Knowledge of ctO₂(a) also allows calculation of global oxygen consumption (VO₂), i.e. the volume of oxygen consumed by tissues in unit time [9]. This calculation also requires knowledge of ctO₂(v), the concentration of oxygen in mixed venous blood.

This is generated during blood gas analysis of blood sampled via a pulmonary artery catheter (i.e. mixed venous blood) [10]. It is calculated from measured partial pressure (pO₂(v)), oxygen saturation (sO₂(v)) and hemoglobin concentration (ctHb) as in equation 2 (above) for arterial blood.

The equation for the calculation of VO₂ is:                

              VO₂ (mL/min) = CO × [ctO₂(a) – ctO₂(v)]             Eqtn 4

The risk of tissue hypoxia is increased if tissues are consuming supranormal amounts of oxygen (i.e. VO₂ is increased), as might well be the case for some patients suffering critical illness [11].

Clearly, the accuracy of all these derived parameters depends in large part on the accuracy of oxygen saturation values (sO₂(a) and sO₂(v)).

A number of studies [12, 13, 14, 15] have demonstrated a clinically significant discrepancy if calculated values for sO₂(a)/sO₂(v), rather than CO-oximeter-generated measured values, are used to determine these derived parameters.

The authors of all these studies conclude that for clinically reliable estimation of derived variables such as VO₂ and DO₂, sO₂(a) and sO₂(v) must be measured directly by CO-oximetry; calculated values are not suitable.

This same advice is contained in guidelines from the Clinical and Laboratory Standards Institute [16].

SUMMARY

• Oxygen saturation (sO₂) is a parameter used in clinical medicine to assess blood oxygenation and by extension, risk of tissue hypoxia.
• Oxygen saturation is most commonly monitored non-invasively by pulse oximetry, but this approach has limitations.
• A fuller and more accurate assessment of blood oxygenation is offered by arterial blood gas analysis.
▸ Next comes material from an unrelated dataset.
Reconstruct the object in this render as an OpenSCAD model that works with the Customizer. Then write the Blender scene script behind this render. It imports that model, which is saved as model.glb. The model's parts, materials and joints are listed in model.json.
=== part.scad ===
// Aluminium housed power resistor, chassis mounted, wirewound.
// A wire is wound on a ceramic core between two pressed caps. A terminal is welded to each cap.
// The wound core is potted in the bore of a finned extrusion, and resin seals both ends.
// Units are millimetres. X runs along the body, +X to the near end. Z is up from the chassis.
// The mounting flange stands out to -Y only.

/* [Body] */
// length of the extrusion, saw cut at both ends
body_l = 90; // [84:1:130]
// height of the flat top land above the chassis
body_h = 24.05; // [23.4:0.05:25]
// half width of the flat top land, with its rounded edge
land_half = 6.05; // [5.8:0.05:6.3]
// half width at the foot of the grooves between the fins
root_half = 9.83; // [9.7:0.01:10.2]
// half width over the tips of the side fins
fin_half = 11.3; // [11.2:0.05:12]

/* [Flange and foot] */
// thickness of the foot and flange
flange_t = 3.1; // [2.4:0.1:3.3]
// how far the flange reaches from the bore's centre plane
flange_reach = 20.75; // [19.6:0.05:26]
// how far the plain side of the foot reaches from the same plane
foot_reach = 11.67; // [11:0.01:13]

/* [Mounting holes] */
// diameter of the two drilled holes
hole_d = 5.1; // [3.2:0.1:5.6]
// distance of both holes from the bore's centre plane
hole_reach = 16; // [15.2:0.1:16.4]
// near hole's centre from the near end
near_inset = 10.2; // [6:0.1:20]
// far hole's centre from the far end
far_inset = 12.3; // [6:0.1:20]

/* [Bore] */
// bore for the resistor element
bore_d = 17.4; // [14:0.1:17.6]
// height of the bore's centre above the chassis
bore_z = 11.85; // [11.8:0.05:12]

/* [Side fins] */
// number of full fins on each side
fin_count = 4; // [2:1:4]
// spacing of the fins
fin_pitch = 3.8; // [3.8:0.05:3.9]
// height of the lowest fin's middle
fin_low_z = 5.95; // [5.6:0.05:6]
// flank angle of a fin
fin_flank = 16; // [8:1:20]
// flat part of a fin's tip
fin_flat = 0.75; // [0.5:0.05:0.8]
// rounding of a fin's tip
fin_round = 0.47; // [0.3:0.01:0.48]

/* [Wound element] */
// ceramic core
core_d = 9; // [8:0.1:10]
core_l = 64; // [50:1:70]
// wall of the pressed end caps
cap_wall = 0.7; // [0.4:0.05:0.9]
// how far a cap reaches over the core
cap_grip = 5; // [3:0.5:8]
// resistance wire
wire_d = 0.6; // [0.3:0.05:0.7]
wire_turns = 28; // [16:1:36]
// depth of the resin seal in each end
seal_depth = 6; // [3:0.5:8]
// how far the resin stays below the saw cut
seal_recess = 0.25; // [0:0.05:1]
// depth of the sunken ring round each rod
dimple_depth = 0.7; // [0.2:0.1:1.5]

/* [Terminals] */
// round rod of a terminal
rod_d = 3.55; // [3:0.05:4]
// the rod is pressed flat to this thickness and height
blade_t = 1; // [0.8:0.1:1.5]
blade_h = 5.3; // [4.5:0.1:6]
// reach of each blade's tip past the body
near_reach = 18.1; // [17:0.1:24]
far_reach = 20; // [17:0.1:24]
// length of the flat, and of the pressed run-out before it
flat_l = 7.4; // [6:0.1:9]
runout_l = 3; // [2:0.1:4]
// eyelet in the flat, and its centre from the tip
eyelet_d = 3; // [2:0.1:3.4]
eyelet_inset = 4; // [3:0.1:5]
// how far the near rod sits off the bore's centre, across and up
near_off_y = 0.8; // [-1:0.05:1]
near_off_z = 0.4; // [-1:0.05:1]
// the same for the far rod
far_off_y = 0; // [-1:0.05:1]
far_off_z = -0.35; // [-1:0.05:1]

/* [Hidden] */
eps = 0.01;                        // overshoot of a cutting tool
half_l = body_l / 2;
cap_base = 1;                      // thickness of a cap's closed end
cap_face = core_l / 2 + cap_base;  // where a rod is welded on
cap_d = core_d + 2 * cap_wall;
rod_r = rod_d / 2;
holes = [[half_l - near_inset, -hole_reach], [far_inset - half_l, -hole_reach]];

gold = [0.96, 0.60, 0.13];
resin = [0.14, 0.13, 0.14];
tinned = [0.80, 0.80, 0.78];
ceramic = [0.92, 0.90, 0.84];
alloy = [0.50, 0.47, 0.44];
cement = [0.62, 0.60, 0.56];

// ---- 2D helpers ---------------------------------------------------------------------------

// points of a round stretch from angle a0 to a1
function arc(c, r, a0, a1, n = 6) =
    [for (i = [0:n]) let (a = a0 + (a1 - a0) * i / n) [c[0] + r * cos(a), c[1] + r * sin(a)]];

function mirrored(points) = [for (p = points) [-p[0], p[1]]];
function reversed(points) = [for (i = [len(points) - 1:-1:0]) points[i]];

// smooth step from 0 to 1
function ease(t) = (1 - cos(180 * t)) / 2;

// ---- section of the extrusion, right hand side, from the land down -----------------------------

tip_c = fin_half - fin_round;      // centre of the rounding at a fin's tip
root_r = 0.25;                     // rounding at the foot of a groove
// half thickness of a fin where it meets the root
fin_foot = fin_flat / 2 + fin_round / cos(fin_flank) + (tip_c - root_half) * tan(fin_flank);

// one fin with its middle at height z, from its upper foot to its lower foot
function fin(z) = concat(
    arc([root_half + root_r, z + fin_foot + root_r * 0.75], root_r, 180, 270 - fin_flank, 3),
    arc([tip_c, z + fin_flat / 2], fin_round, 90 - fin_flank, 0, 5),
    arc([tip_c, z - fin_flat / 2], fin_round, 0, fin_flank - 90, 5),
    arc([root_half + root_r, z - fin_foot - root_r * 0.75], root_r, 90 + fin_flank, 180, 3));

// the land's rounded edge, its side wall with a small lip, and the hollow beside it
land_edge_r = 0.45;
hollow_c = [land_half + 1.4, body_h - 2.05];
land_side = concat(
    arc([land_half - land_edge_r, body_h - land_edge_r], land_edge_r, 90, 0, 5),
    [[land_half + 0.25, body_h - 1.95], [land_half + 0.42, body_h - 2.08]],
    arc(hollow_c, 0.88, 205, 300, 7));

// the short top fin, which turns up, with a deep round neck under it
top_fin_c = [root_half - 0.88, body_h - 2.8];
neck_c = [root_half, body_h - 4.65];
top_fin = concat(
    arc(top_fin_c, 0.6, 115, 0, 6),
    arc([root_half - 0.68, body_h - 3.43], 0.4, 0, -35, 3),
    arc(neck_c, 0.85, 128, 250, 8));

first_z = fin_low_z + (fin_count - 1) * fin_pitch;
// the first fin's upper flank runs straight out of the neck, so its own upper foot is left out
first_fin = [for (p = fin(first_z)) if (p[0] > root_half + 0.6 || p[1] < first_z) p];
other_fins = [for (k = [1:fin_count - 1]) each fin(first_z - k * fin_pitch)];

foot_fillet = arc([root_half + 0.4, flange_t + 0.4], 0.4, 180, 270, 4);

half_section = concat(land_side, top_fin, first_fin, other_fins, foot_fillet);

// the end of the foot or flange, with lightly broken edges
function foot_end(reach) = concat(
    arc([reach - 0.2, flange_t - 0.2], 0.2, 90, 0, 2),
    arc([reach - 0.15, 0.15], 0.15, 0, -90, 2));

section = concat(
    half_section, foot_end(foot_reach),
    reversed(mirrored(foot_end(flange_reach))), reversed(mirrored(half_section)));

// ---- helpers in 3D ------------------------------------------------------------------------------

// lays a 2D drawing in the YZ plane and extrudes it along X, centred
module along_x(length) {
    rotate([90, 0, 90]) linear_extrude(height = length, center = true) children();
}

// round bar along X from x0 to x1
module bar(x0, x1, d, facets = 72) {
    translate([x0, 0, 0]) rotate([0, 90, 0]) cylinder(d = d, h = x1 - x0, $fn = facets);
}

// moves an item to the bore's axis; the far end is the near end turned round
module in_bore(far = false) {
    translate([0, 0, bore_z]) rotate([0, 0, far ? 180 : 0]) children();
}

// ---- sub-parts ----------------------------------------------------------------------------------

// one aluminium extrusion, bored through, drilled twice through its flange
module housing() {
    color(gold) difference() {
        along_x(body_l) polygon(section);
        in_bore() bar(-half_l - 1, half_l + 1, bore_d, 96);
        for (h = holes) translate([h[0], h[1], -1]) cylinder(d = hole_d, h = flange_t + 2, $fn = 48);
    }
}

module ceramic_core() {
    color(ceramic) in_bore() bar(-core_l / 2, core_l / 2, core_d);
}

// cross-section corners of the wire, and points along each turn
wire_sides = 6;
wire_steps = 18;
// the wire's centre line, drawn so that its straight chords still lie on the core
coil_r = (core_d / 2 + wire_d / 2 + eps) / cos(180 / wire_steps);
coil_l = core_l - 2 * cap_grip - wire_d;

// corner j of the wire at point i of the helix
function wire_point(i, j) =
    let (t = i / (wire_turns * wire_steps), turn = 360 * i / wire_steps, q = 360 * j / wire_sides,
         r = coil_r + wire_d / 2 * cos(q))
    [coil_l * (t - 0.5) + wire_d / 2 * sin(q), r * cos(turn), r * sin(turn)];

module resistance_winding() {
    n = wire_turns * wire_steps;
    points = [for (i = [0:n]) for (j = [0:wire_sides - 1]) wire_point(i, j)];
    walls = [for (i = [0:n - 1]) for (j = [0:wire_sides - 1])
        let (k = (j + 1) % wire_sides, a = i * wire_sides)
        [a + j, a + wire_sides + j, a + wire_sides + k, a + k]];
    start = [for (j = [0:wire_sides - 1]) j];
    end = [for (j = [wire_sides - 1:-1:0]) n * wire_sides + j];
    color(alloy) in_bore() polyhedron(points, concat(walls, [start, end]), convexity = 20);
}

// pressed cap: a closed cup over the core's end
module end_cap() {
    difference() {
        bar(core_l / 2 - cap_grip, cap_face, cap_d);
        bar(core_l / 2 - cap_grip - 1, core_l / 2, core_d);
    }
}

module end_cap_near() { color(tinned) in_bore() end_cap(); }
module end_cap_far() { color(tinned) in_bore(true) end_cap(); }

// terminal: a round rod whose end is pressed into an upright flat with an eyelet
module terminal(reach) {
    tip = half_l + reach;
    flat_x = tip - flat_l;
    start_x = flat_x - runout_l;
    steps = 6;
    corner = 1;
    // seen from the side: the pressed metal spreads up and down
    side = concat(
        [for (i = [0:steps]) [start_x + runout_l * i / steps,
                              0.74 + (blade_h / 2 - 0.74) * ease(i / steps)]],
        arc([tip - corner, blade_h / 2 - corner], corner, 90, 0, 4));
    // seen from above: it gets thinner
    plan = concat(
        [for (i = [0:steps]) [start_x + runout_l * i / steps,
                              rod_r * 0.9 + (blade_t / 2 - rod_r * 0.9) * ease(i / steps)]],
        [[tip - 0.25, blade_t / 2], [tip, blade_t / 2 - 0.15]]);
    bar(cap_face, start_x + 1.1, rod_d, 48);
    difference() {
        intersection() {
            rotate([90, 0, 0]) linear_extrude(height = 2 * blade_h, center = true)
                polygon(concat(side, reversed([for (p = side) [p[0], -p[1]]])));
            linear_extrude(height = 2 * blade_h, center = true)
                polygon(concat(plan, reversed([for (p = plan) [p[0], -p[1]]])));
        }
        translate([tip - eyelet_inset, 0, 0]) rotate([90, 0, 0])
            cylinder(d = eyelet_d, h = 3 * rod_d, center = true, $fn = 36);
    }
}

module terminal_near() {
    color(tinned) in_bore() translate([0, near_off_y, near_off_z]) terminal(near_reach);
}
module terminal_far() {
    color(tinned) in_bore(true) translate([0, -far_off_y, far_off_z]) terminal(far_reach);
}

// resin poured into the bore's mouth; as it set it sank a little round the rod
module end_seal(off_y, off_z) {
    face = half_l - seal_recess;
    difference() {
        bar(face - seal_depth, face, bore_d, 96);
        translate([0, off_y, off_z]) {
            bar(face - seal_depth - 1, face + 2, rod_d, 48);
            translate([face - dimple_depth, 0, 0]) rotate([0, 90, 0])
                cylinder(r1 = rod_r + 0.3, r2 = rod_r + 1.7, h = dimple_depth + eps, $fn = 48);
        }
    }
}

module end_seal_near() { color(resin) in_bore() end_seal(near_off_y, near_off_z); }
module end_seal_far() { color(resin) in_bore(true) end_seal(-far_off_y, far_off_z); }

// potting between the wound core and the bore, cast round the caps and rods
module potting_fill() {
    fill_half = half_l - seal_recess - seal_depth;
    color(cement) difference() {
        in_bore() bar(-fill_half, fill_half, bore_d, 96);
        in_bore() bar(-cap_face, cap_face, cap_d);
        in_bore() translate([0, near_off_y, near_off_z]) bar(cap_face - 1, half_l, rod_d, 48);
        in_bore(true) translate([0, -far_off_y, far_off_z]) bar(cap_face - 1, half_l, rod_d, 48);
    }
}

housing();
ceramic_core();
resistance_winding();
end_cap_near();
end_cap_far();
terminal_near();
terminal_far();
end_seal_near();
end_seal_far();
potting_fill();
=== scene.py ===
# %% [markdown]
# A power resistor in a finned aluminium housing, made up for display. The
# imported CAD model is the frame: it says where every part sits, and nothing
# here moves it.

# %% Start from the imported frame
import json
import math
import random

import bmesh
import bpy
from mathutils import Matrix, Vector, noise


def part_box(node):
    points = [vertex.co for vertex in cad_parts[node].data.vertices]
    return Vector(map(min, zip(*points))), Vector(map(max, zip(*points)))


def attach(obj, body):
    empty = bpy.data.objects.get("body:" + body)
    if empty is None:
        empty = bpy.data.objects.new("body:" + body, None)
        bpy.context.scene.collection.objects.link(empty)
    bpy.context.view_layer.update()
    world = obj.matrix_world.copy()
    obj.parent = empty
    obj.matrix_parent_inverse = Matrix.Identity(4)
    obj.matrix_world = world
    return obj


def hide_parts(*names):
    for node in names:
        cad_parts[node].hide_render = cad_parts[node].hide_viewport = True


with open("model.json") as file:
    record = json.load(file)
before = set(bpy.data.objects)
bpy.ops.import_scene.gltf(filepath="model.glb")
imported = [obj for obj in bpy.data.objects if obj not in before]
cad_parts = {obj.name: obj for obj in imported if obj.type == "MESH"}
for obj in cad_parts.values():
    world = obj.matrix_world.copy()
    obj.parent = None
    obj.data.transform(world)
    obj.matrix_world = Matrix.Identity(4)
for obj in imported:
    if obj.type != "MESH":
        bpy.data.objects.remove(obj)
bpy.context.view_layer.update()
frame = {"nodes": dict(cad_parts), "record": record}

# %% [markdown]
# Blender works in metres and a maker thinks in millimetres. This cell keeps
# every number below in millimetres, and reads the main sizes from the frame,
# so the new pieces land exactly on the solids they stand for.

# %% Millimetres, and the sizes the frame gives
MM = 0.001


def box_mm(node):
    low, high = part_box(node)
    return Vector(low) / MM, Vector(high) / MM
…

Oxygen saturation is just one of several oxygen-related parameters generated during blood gas analysis.
• Oxygen saturation is generated during blood gas analysis by one of two methods: direct measurement by CO-oximetry; or calculated from measured pO₂.
• The calculation used to generate sO₂ from pO₂(a) is based on the relationship between the two described by the oxygen dissociation curve.
• The oxygen dissociation curve is affected by a number of factors other than pO₂ and sO₂ that may be in a state of considerable flux during critical illness, rendering calculated sO₂ potentially inaccurate.
• Measured sO₂ (by CO-oximetry) is unaffected by these fluxes; it is the method of choice for determining oxygen saturation and the most commonly used nowadays (most modern blood gas analyzers have an incorporated CO-oximeter)
• Clinicians should be aware of the method used to generate sO₂ during blood gas analysis at their institution. If the method is calculation from measured pO₂, then sO₂ values from critically ill patients should be interpreted with caution. Discrepancy between pO₂(a) and calculated sO₂ (for example, one indicating hypoxemia and the other indicating normoxemia) suggests an inaccurate calculated sO₂(a) value.
• Calculated sO₂ values should not be used to calculate further  oxygen-related variables such as DO₂ and VO₂; only directly measured sO₂ values should be used in these calculations.